Would you quote the material below in full and unchanged?

--- Start of Material ---

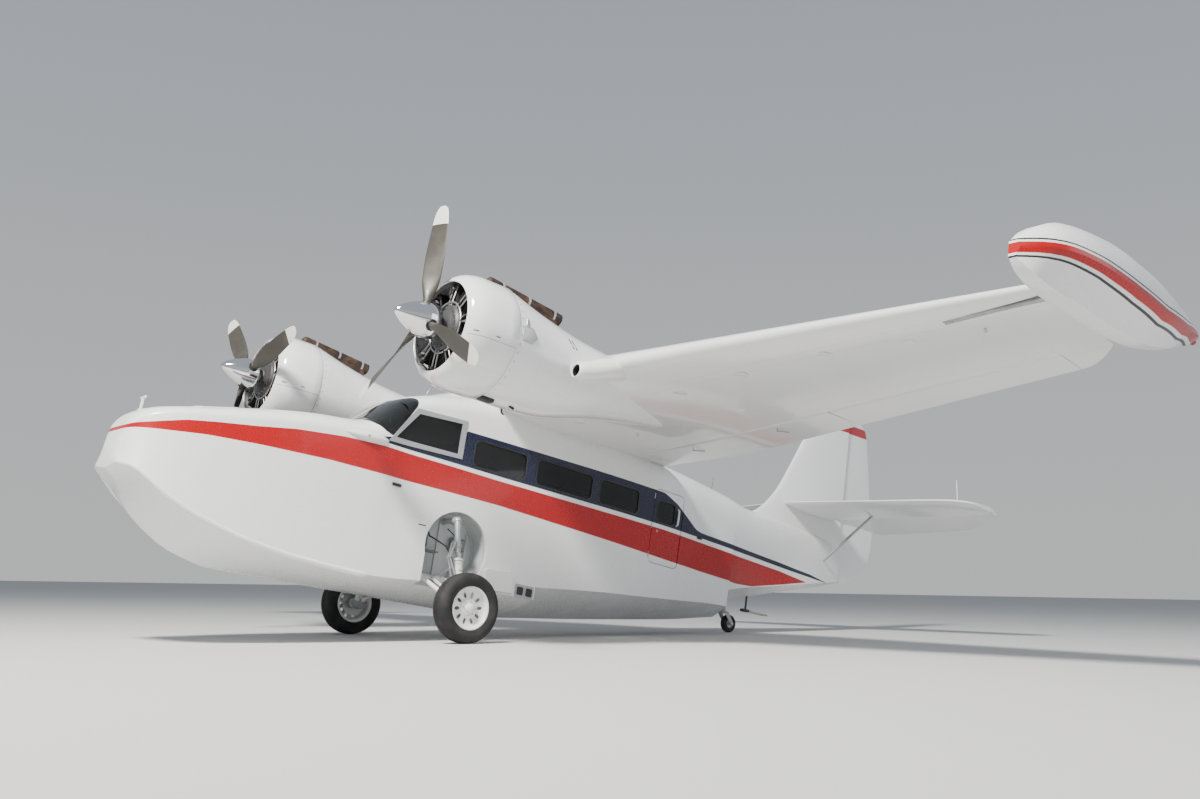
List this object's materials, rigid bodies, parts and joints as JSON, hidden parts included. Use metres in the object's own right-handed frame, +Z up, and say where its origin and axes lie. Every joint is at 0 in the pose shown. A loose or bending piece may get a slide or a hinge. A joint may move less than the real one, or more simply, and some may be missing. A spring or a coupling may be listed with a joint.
{
  "type": "flying boat",
  "caption": "Small twin-engined amphibious flying boat with a stepped hull, a high wing and swinging tip floats, standing on its wheels.",
  "frame": {"origin": "middle of the span and of the length, on the ground that its tyres stand on", "axes": "+X along the span to port, +Y aft, +Z up from the ground; the hull is tipped 9.5 degrees nose up"},
  "size_m": [15.28, 11.8886, 4.3326],
  "materials": {
    "paint": "gloss",
    "glass": "polished",
    "trim": "matte",
    "dark_trim": "satin",
    "seat_cloth": "matte",
    "engine_metal": "satin",
    "blade": "satin",
    "burnt_steel": "satin",
    "tyre": "matte"
  },
  "bodies": {
    "airframe": {"hull_bow": "paint", "hull_cabin": "paint", "cabin_top_port": "paint", "cabin_top_starboard": "paint", "wheel_box_port": "paint", "wheel_box_starboard": "paint", "hull_tail": "paint", "fin": "paint", "stabilizer_port": "paint", "stabilizer_starboard": "paint", "tail_strut_port": "paint", "tail_strut_starboard": "paint", "wing_center": "paint", "wing_port": "paint", "wing_starboard": "paint", "cowl_port": "paint", "cowl_starboard": "paint", "nacelle_port": "paint", "nacelle_starboard": "paint", "engine_port": "engine_metal", "engine_starboard": "engine_metal", "exhaust_duct_port": "burnt_steel", "exhaust_duct_starboard": "burnt_steel", "main_leg_port": "paint", "main_leg_starboard": "paint", "tail_leg": "paint", "tail_pylon": "paint", "windscreen": "glass", "cockpit_glass_port": "glass", "cockpit_glass_starboard": "glass", "cabin_glass_port": "glass", "cabin_glass_starboard": "glass", "rear_glass_starboard": "glass", "cabin_floor": "trim", "instrument_panel": "dark_trim", "control_yokes": "dark_trim", "crew_seat_port": "seat_cloth", "crew_seat_starboard": "seat_cloth", "cabin_seats_port": "seat_cloth", "cabin_seats_starboard": "seat_cloth"},
    "rudder": {"rudder": "paint"},
    "elevators": {"elevator_port": "paint", "elevator_starboard": "paint"},
    "cabin_door": {"cabin_door": "paint", "door_glass": "glass"},
    "bow_hatch": {"bow_hatch": "paint"},
    "tail_fork": {"tail_fork": "paint"},
    "tail_wheel": {"tail_wheel": "tyre"},
    "propeller_port": {"propeller_port": "blade"},
    "propeller_starboard": {"propeller_starboard": "blade"},
    "wheel_port": {"wheel_port": "paint", "tyre_port": "tyre"},
    "wheel_starboard": {"wheel_starboard": "paint", "tyre_starboard": "tyre"},
    "flap_port": {"flap_port": "paint"},
    "flap_starboard": {"flap_starboard": "paint"},
    "aileron_port": {"aileron_port": "paint"},
    "aileron_starboard": {"aileron_starboard": "paint"},
    "float_port": {"tip_float_port": "paint"},
    "float_starboard": {"tip_float_starboard": "paint"}
  },
  "joints": [
    {"name": "rudder_turn", "type": "hinge", "parent": "airframe", "child": "rudder", "pos_m": [0, 5.13127, 1.65394], "axis": [0, 0.165, 0.9863], "range_deg": [-25, 25]},
    {"name": "elevator_raise", "type": "hinge", "parent": "airframe", "child": "elevators", "pos_m": [0, 4.83539, 1.70345], "axis": [1, 0, 0], "range_deg": [0, 48]},
    {"name": "cabin_door_swing", "type": "hinge", "parent": "airframe", "child": "cabin_door", "pos_m": [0.712, 0.5381, 1.35594], "axis": [0, -0.165, -0.9863], "range_deg": [0, 100]},
    {"name": "bow_hatch_lift", "type": "hinge", "parent": "airframe", "child": "bow_hatch", "pos_m": [0, -4.70212, 2.35959], "axis": [-1, 0, 0], "range_deg": [0, 100]},
    {"name": "tail_castor", "type": "hinge", "parent": "airframe", "child": "tail_fork", "pos_m": [0, 2.54963, 0.3], "axis": [0, 0, 1], "continuous": true},
    {"name": "tail_wheel_spin", "type": "hinge", "parent": "tail_fork", "child": "tail_wheel", "pos_m": [0, 2.64963, 0.12346], "axis": [1, 0, 0], "continuous": true},
    {"name": "propeller_port_spin", "type": "hinge", "parent": "airframe", "child": "propeller_port", "pos_m": [2.045, -3.70125, 3.12997], "axis": [0, 0.9863, -0.165], "continuous": true},
    {"name": "propeller_starboard_spin", "type": "hinge", "parent": "airframe", "child": "propeller_starboard", "pos_m": [-2.045, -3.70125, 3.12997], "axis": [0, 0.9863, -0.165], "continuous": true},
    {"name": "wheel_port_spin", "type": "hinge", "parent": "airframe", "child": "wheel_port", "pos_m": [1.231, -2.56707, 0.36485], "axis": [1, 0, 0], "continuous": true},
    {"name": "wheel_starboard_spin", "type": "hinge", "parent": "airframe", "child": "wheel_starboard", "pos_m": [-1.231, -2.56707, 0.36485], "axis": [1, 0, 0], "continuous": true},
    {"name": "flap_port_lower", "type": "hinge", "parent": "airframe", "child": "flap_port", "pos_m": [0.85, 0.35675, 2.32623], "axis": [-0.9939, 0.0949, -0.0571], "range_deg": [0, 40]},
    {"name": "flap_starboard_lower", "type": "hinge", "parent": "airframe", "child": "flap_starboard", "pos_m": [-0.85, 0.35675, 2.32623], "axis": [-0.9939, -0.0949, 0.0571], "range_deg": [0, 40]},
    {"name": "aileron_port_raise", "type": "hinge", "parent": "airframe", "child": "aileron_port", "pos_m": [3.962, 0.06207, 2.50413], "axis": [0.9921, -0.1128, 0.0557], "range_deg": [-20, 20]},
    {"name": "aileron_starboard_raise", "type": "hinge", "parent": "airframe", "child": "aileron_starboard", "pos_m": [-3.962, 0.06207, 2.50413], "axis": [0.9921, 0.1128, -0.0557], "range_deg": [-20, 20]},
    {"name": "float_port_lower", "type": "hinge", "parent": "airframe", "child": "float_port", "pos_m": [6.25, -1.24038, 2.83983], "axis": [0, 0.9863, -0.165], "range_deg": [0, 90]},
    {"name": "float_starboard_lower", "type": "hinge", "parent": "airframe", "child": "float_starboard", "pos_m": [-6.25, -1.24038, 2.83983], "axis": [0, -0.9863, 0.165], "range_deg": [0, 90]}
  ],
  "couplings": [
    {"joint": "flap_starboard_lower", "follows": "flap_port_lower", "ratio": 1},
    {"joint": "aileron_starboard_raise", "follows": "aileron_port_raise", "ratio": -1},
    {"joint": "float_starboard_lower", "follows": "float_port_lower", "ratio": 1}
  ]
}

--- End of Material ---

### Final answer
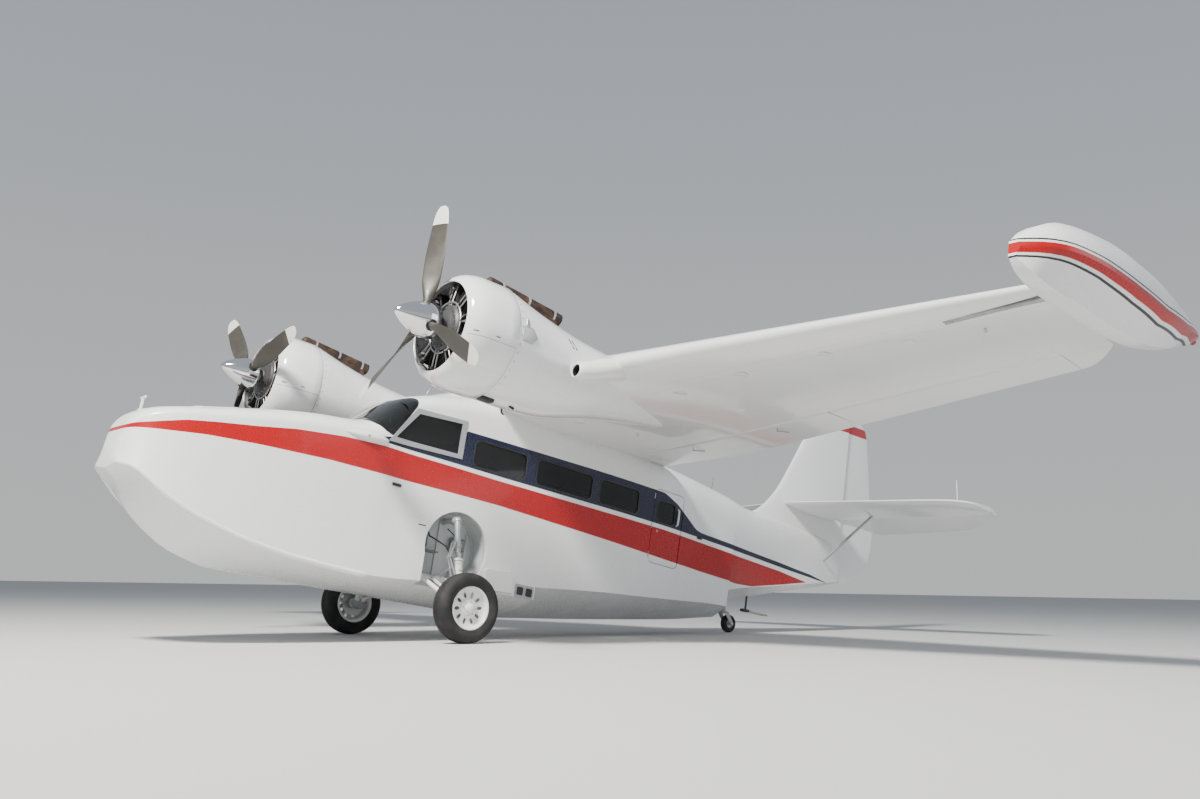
List this object's materials, rigid bodies, parts and joints as JSON, hidden parts included. Use metres in the object's own right-handed frame, +Z up, and say where its origin and axes lie. Every joint is at 0 in the pose shown. A loose or bending piece may get a slide or a hinge. A joint may move less than the real one, or more simply, and some may be missing. A spring or a coupling may be listed with a joint.
{
  "type": "flying boat",
  "caption": "Small twin-engined amphibious flying boat with a stepped hull, a high wing and swinging tip floats, standing on its wheels.",
  "frame": {"origin": "middle of the span and of the length, on the ground that its tyres stand on", "axes": "+X along the span to port, +Y aft, +Z up from the ground; the hull is tipped 9.5 degrees nose up"},
  "size_m": [15.28, 11.8886, 4.3326],
  "materials": {
    "paint": "gloss",
    "glass": "polished",
    "trim": "matte",
    "dark_trim": "satin",
    "seat_cloth": "matte",
    "engine_metal": "satin",
    "blade": "satin",
    "burnt_steel": "satin",
    "tyre": "matte"
  },
  "bodies": {
    "airframe": {"hull_bow": "paint", "hull_cabin": "paint", "cabin_top_port": "paint", "cabin_top_starboard": "paint", "wheel_box_port": "paint", "wheel_box_starboard": "paint", "hull_tail": "paint", "fin": "paint", "stabilizer_port": "paint", "stabilizer_starboard": "paint", "tail_strut_port": "paint", "tail_strut_starboard": "paint", "wing_center": "paint", "wing_port": "paint", "wing_starboard": "paint", "cowl_port": "paint", "cowl_starboard": "paint", "nacelle_port": "paint", "nacelle_starboard": "paint", "engine_port": "engine_metal", "engine_starboard": "engine_metal", "exhaust_duct_port": "burnt_steel", "exhaust_duct_starboard": "burnt_steel", "main_leg_port": "paint", "main_leg_starboard": "paint", "tail_leg": "paint", "tail_pylon": "paint", "windscreen": "glass", "cockpit_glass_port": "glass", "cockpit_glass_starboard": "glass", "cabin_glass_port": "glass", "cabin_glass_starboard": "glass", "rear_glass_starboard": "glass", "cabin_floor": "trim", "instrument_panel": "dark_trim", "control_yokes": "dark_trim", "crew_seat_port": "seat_cloth", "crew_seat_starboard": "seat_cloth", "cabin_seats_port": "seat_cloth", "cabin_seats_starboard": "seat_cloth"},
    "rudder": {"rudder": "paint"},
    "elevators": {"elevator_port": "paint", "elevator_starboard": "paint"},
    "cabin_door": {"cabin_door": "paint", "door_glass": "glass"},
    "bow_hatch": {"bow_hatch": "paint"},
    "tail_fork": {"tail_fork": "paint"},
    "tail_wheel": {"tail_wheel": "tyre"},
    "propeller_port": {"propeller_port": "blade"},
    "propeller_starboard": {"propeller_starboard": "blade"},
    "wheel_port": {"wheel_port": "paint", "tyre_port": "tyre"},
    "wheel_starboard": {"wheel_starboard": "paint", "tyre_starboard": "tyre"},
    "flap_port": {"flap_port": "paint"},
    "flap_starboard": {"flap_starboard": "paint"},
    "aileron_port": {"aileron_port": "paint"},
    "aileron_starboard": {"aileron_starboard": "paint"},
    "float_port": {"tip_float_port": "paint"},
    "float_starboard": {"tip_float_starboard": "paint"}
  },
  "joints": [
    {"name": "rudder_turn", "type": "hinge", "parent": "airframe", "child": "rudder", "pos_m": [0, 5.13127, 1.65394], "axis": [0, 0.165, 0.9863], "range_deg": [-25, 25]},
    {"name": "elevator_raise", "type": "hinge", "parent": "airframe", "child": "elevators", "pos_m": [0, 4.83539, 1.70345], "axis": [1, 0, 0], "range_deg": [0, 48]},
    {"name": "cabin_door_swing", "type": "hinge", "parent": "airframe", "child": "cabin_door", "pos_m": [0.712, 0.5381, 1.35594], "axis": [0, -0.165, -0.9863], "range_deg": [0, 100]},
    {"name": "bow_hatch_lift", "type": "hinge", "parent": "airframe", "child": "bow_hatch", "pos_m": [0, -4.70212, 2.35959], "axis": [-1, 0, 0], "range_deg": [0, 100]},
    {"name": "tail_castor", "type": "hinge", "parent": "airframe", "child": "tail_fork", "pos_m": [0, 2.54963, 0.3], "axis": [0, 0, 1], "continuous": true},
    {"name": "tail_wheel_spin", "type": "hinge", "parent": "tail_fork", "child": "tail_wheel", "pos_m": [0, 2.64963, 0.12346], "axis": [1, 0, 0], "continuous": true},
    {"name": "propeller_port_spin", "type": "hinge", "parent": "airframe", "child": "propeller_port", "pos_m": [2.045, -3.70125, 3.12997], "axis": [0, 0.9863, -0.165], "continuous": true},
    {"name": "propeller_starboard_spin", "type": "hinge", "parent": "airframe", "child": "propeller_starboard", "pos_m": [-2.045, -3.70125, 3.12997], "axis": [0, 0.9863, -0.165], "continuous": true},
    {"name": "wheel_port_spin", "type": "hinge", "parent": "airframe", "child": "wheel_port", "pos_m": [1.231, -2.56707, 0.36485], "axis": [1, 0, 0], "continuous": true},
    {"name": "wheel_starboard_spin", "type": "hinge", "parent": "airframe", "child": "wheel_starboard", "pos_m": [-1.231, -2.56707, 0.36485], "axis": [1, 0, 0], "continuous": true},
    {"name": "flap_port_lower", "type": "hinge", "parent": "airframe", "child": "flap_port", "pos_m": [0.85, 0.35675, 2.32623], "axis": [-0.9939, 0.0949, -0.0571], "range_deg": [0, 40]},
    {"name": "flap_starboard_lower", "type": "hinge", "parent": "airframe", "child": "flap_starboard", "pos_m": [-0.85, 0.35675, 2.32623], "axis": [-0.9939, -0.0949, 0.0571], "range_deg": [0, 40]},
    {"name": "aileron_port_raise", "type": "hinge", "parent": "airframe", "child": "aileron_port", "pos_m": [3.962, 0.06207, 2.50413], "axis": [0.9921, -0.1128, 0.0557], "range_deg": [-20, 20]},
    {"name": "aileron_starboard_raise", "type": "hinge", "parent": "airframe", "child": "aileron_starboard", "pos_m": [-3.962, 0.06207, 2.50413], "axis": [0.9921, 0.1128, -0.0557], "range_deg": [-20, 20]},
    {"name": "float_port_lower", "type": "hinge", "parent": "airframe", "child": "float_port", "pos_m": [6.25, -1.24038, 2.83983], "axis": [0, 0.9863, -0.165], "range_deg": [0, 90]},
    {"name": "float_starboard_lower", "type": "hinge", "parent": "airframe", "child": "float_starboard", "pos_m": [-6.25, -1.24038, 2.83983], "axis": [0, -0.9863, 0.165], "range_deg": [0, 90]}
  ],
  "couplings": [
    {"joint": "flap_starboard_lower", "follows": "flap_port_lower", "ratio": 1},
    {"joint": "aileron_starboard_raise", "follows": "aileron_port_raise", "ratio": -1},
    {"joint": "float_starboard_lower", "follows": "float_port_lower", "ratio": 1}
  ]
}